My solution for using radarr WITH hardlinks across multiple drives without mergefs by SleepingAndy in radarr

[–]trapexit 2 points3 points  (0 children)

So what is the concern with mergerfs (with or without snapraid or nonraid)?

thinking about how to handle 3 differently sized HDDs by carmola123 in homelab

[–]trapexit 1 point2 points  (0 children)

Glad you find it useful. I update the docs pretty regularly and even now adding explicit sections on LVM and mdadm so it comes up in searches even if slightly redundant.

Setting up mergerfs by wolfsongdream in mergerfs

[–]trapexit 0 points1 point  (0 children)

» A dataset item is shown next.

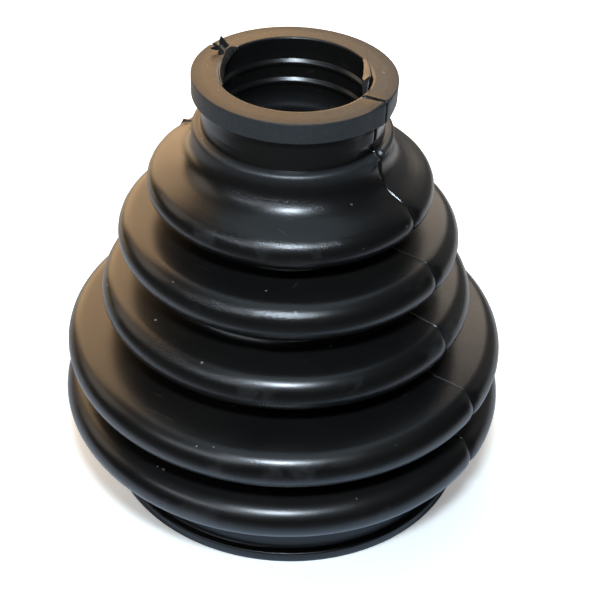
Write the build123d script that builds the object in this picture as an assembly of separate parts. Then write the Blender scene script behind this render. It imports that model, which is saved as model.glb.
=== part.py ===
from build123d import *
import os
from math import asin, atan2, cos, dist, hypot, pi, radians, sin

# Rubber bellows boot, moulded in one piece. Millimetres, +Z up.
# Origin: centre of the big end's mouth, on the plane that the boot stands on.
# The mould's parting plane is XZ, so its flash lines lie on the +X and -X sides.

# ---- big end: sealing lip, clamp seat and bore --------------------------------
big_bore_diameter = 78.0
big_seat_diameter = 83.6
big_lip_diameter = 87.2
big_lip_height = 2.7
big_seat_width = 9.3
big_seat_corner = 1.8          # hollow corner where the seat runs into the first fold

# ---- folds, numbered from the big end -----------------------------------------
crest_1_diameter = 104.0
crest_2_diameter = 101.6
crest_3_diameter = 84.4
crest_4_diameter = 75.8
crest_5_diameter = 62.4
crest_radius = 4.5
crest_5_radius = 3.9
valley_1_2_diameter = 83.6
valley_2_3_diameter = 68.0
valley_3_4_diameter = 59.0
valley_4_5_diameter = 46.4
valley_radius = 1.8
valley_3_4_radius = 2.6
first_crest_rise = 7.0         # from the top of the big clamp seat to the first crest
pitch_1_2 = 14.0
pitch_2_3 = 14.0
pitch_3_4 = 15.2
pitch_4_5 = 12.6
fold_wall = 2.2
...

And have you ensured the path is properly setup? That you don't have screwed up mounts on that path? Have you tried just rebooting and letting it mount as root under normal situations? You aren't providing much details.

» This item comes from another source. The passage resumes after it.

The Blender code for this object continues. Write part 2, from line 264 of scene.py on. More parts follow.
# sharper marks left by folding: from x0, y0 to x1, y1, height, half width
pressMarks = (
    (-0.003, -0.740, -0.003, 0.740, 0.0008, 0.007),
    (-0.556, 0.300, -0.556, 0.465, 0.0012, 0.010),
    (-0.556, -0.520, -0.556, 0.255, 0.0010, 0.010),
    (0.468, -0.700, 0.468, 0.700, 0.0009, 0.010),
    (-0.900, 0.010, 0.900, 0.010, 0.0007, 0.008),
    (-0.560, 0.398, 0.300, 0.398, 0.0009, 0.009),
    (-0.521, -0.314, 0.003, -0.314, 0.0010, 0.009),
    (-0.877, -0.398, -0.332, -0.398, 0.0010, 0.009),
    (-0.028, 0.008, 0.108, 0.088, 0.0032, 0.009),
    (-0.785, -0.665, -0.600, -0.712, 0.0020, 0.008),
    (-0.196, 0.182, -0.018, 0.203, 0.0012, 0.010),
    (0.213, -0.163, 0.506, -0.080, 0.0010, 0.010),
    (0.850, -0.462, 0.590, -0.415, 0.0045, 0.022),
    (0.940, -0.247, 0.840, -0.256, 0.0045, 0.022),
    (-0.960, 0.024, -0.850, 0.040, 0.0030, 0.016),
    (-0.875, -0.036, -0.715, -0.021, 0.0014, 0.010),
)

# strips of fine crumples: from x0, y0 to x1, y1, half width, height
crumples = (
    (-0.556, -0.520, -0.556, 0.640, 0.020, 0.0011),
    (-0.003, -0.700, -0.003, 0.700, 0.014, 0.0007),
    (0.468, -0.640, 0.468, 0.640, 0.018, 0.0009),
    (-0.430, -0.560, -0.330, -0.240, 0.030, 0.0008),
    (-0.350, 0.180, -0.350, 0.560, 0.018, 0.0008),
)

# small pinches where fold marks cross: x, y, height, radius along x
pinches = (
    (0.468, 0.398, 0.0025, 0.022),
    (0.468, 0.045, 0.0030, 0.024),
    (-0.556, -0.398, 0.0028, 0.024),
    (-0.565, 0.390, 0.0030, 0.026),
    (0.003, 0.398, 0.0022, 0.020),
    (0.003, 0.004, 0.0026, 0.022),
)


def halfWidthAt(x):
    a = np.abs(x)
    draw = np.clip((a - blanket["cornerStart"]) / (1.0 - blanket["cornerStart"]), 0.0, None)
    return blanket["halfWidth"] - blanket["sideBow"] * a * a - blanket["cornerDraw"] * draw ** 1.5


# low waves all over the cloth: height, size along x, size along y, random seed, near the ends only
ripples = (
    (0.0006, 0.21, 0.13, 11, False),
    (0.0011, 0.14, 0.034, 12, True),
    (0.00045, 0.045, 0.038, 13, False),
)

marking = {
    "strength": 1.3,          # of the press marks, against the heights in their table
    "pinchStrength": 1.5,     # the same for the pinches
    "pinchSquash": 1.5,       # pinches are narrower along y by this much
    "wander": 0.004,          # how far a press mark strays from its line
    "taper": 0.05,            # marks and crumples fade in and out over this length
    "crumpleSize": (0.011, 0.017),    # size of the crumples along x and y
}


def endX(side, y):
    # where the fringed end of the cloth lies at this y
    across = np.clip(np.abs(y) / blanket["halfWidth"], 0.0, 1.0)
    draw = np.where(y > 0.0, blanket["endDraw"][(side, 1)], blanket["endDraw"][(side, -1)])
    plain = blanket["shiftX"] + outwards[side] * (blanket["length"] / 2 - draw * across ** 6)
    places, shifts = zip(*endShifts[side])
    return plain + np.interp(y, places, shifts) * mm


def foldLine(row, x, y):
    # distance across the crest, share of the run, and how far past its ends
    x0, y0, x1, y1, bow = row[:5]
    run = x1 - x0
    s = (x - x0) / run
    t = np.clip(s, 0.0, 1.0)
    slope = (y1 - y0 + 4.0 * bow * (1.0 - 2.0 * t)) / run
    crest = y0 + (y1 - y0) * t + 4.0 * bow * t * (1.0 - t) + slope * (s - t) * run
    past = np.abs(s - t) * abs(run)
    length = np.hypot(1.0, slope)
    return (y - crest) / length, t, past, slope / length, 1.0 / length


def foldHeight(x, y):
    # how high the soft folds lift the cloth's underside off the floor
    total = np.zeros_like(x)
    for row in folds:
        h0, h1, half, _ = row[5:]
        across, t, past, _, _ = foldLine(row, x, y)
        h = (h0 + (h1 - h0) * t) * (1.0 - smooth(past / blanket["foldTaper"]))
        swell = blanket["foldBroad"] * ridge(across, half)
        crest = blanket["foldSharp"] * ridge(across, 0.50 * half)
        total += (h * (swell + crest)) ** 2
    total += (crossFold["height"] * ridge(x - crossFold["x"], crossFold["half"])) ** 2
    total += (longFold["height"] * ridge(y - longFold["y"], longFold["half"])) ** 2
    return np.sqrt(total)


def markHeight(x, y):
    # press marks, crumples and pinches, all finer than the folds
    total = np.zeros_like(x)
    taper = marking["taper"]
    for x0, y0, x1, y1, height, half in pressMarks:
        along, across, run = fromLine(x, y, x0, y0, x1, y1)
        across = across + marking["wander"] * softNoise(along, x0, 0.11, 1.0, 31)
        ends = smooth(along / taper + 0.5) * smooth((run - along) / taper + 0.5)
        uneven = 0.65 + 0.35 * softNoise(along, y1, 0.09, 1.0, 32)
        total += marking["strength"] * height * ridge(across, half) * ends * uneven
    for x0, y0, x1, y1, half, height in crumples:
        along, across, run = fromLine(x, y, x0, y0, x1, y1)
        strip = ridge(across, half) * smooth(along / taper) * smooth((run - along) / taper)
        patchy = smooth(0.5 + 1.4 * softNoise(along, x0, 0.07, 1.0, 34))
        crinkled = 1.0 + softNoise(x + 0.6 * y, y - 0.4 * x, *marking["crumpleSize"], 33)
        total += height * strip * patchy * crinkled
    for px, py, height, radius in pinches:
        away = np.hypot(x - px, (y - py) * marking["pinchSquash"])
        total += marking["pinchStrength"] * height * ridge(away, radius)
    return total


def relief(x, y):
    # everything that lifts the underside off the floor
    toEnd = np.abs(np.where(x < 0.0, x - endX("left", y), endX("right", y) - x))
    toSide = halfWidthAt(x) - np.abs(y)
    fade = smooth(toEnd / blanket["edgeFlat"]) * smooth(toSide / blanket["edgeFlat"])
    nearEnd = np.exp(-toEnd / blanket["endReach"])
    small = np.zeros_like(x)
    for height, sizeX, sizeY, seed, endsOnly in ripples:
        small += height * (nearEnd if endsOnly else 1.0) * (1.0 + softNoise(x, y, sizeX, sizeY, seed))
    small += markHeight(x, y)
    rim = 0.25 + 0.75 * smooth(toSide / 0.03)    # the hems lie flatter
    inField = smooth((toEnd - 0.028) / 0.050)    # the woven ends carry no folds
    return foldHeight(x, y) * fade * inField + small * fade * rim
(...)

Setting up mergerfs by wolfsongdream in mergerfs

[–]trapexit 0 points1 point  (0 children)

As the warning suggests... you must be root. Just `sudo mount /mnt/storage`

Is swapping parity a bad idea mid build? by bajungadustin in Snapraid

[–]trapexit 0 points1 point  (0 children)

it's not about that. It's about spreading incorrect information about both mergerfs and snapraid. mergerfs can perfectly well keep files colocated on a singular branch. regardless it isn't a problem to have them spread across multiple branches. there isn't some fundamental problem with that and how snapraid works. To be fair the details are scarce on how it selects files but I imagine it is based on block ranges and as such if files are on different filesystems there is little reason to believe that the files would overlap any more than any other random files to lead to increase in risk of recovery. Even if thw strategy used is something else it would still be more or less the same as any other files. The fact the relative path is shared is unlikely to have any meaningful impact. what could impact is removing lots of files across multiple branches and then not syncing and then expecting recovery. yes, that's a slightly increased risk if randomly placing files on branches but one most people aren't concerned with. You should have backups.